Счастливый поцелуй (Стивенс) - страница 5

— А после того как сын Лореллы так обошелся с тобой, разве мы могли оставаться?

— Мама! — Джасмин привстала с дивана. В ней пробуждалось ее давнее, привычное стремление бежать.

— Но ведь это факт, — продолжала Мойра, не обращая внимания на возмущенное и побледневшее лицо Джасмин. — Сын Лореллы обманул тебя. Он посмеялся над моей дочерью, и уж кто-кто, а я ему это припомню.

Глава вторая

Кейл Крейген. Стоя посреди своей крошечной квартирки, Джасмин заставила себя произнести вслух его имя. Оно зловеще прозвучало в темном пространстве комнаты. Кейл Крейген. Вот так. Она произнесла это имя, и Земля не перестала вертеться вокруг своей оси.

Видишь, торжествовала она, его имя уже не превращает тебя в трясущийся студень.

Она отбросила все это и перестала испытывать боль. Вот только осколок льда в глубине ее души… Но если оставить его погребенным, если не касаться его, то, она знала, все будет в порядке.
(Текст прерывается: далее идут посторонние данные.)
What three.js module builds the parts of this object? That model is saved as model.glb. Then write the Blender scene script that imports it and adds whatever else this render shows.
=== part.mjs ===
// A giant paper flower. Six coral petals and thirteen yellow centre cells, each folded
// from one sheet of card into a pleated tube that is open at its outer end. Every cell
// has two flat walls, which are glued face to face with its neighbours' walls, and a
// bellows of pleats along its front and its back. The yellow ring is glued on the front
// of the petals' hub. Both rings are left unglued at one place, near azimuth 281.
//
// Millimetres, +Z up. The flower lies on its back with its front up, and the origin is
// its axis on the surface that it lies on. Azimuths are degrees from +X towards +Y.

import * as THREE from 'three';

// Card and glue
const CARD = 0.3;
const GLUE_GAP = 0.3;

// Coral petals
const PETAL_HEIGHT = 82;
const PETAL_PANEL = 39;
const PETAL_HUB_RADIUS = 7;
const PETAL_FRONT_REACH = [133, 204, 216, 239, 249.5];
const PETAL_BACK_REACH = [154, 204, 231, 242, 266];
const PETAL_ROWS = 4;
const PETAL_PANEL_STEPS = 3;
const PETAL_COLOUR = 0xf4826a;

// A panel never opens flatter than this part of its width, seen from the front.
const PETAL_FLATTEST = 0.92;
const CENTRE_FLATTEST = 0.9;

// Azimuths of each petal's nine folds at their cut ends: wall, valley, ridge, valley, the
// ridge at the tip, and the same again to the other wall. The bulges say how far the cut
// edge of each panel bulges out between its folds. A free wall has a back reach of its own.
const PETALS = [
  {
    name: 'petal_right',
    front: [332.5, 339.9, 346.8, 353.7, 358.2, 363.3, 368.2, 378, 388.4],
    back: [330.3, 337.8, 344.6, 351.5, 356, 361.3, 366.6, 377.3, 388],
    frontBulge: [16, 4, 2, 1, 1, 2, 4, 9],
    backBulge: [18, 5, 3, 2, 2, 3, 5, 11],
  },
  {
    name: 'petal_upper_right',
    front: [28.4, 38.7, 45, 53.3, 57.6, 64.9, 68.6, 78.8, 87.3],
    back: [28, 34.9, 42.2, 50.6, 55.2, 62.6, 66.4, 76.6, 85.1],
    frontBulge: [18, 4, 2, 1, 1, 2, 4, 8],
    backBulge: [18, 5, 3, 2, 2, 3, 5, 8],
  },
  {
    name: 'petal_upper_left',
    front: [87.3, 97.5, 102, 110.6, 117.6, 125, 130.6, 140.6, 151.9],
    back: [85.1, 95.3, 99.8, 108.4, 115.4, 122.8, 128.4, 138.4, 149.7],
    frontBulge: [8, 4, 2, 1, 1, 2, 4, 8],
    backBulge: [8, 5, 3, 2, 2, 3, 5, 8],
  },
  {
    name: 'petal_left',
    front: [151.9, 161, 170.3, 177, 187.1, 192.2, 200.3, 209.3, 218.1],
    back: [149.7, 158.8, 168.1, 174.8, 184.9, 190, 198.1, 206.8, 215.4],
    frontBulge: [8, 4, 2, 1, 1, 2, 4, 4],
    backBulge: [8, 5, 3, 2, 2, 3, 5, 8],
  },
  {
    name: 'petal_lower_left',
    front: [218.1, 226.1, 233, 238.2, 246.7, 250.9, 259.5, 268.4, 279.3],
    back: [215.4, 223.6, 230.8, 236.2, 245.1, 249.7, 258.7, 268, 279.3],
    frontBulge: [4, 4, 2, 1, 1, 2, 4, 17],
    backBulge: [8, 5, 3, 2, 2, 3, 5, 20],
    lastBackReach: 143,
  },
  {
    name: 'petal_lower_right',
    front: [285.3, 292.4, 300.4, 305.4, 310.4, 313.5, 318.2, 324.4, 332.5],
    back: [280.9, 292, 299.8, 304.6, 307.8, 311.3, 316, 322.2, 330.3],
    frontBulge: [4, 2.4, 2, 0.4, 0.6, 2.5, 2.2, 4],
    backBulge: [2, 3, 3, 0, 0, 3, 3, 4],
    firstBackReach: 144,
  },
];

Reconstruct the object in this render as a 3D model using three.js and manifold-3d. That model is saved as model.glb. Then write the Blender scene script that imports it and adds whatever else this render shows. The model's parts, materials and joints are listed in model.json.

Джасмин шагала взад-вперед по небольшому, покрытому ковром пятачку перед диваном, скрестив руки на груди в неосознанно оборонительной позе, чуть поглаживая пальцами нежную кожу плеч. Какое это облегчение — быть наконец одной.

Ее мать продолжала бубнить о Лорелле Макканн с ее недостатками, а Джасмин казалось, что еще немного — и она взорвется. Ей удалось-таки провести мать по рядам в супермаркете, дождаться, пока та сходила в банк, доставить ее с покупками домой и помочь рассовать продукты. Только после этого Джасмин уехала к себе.

Теперь она была одна и могла дать волю мыслям, могла предаться воспоминаниям о событиях, пять лет назад причинивших ей столько боли.

Впрочем, Джасмин должна была признать, что не все запечатлевшееся в памяти ранило ее. Просто последнее, мучительное воспоминание перечеркнуло многое, что радовало ее до этого.

Например, их первая встреча с Кейлом Крейгеном: робость вначале… вдруг сменившаяся невероятно пылким взаимным влечением, для которого не требовалось слов и которое с той минуты разгоралось все сильнее.

Лицо Джасмин исказилось. Знай она, как тяжело ей станет потом, какой мукой обернется его предательство, она бы повернулась и бежала от него. Неужели бежала бы?

У нее вырвался тихий горький смешок. Ну конечно же, нет. Она была просто не в состоянии бежать — разве только к нему. Она позволила ему увлечь ее. Как мотылек, устремилась на искусительное пламя. И опалила хрупкие крылышки, и уже не в состоянии была летать. С тех пор она даже не стремилась оторваться от тверди земной.

Но ведь минувшие пять лет заживили ее раны, повторяла она себе, и преподали ей бесценные житейские уроки. Если после всего этого она и стала немного замкнутой, если совершенно уже не способна оценить незаурядную внешность или обаяние, что ж, это, пожалуй, к лучшему.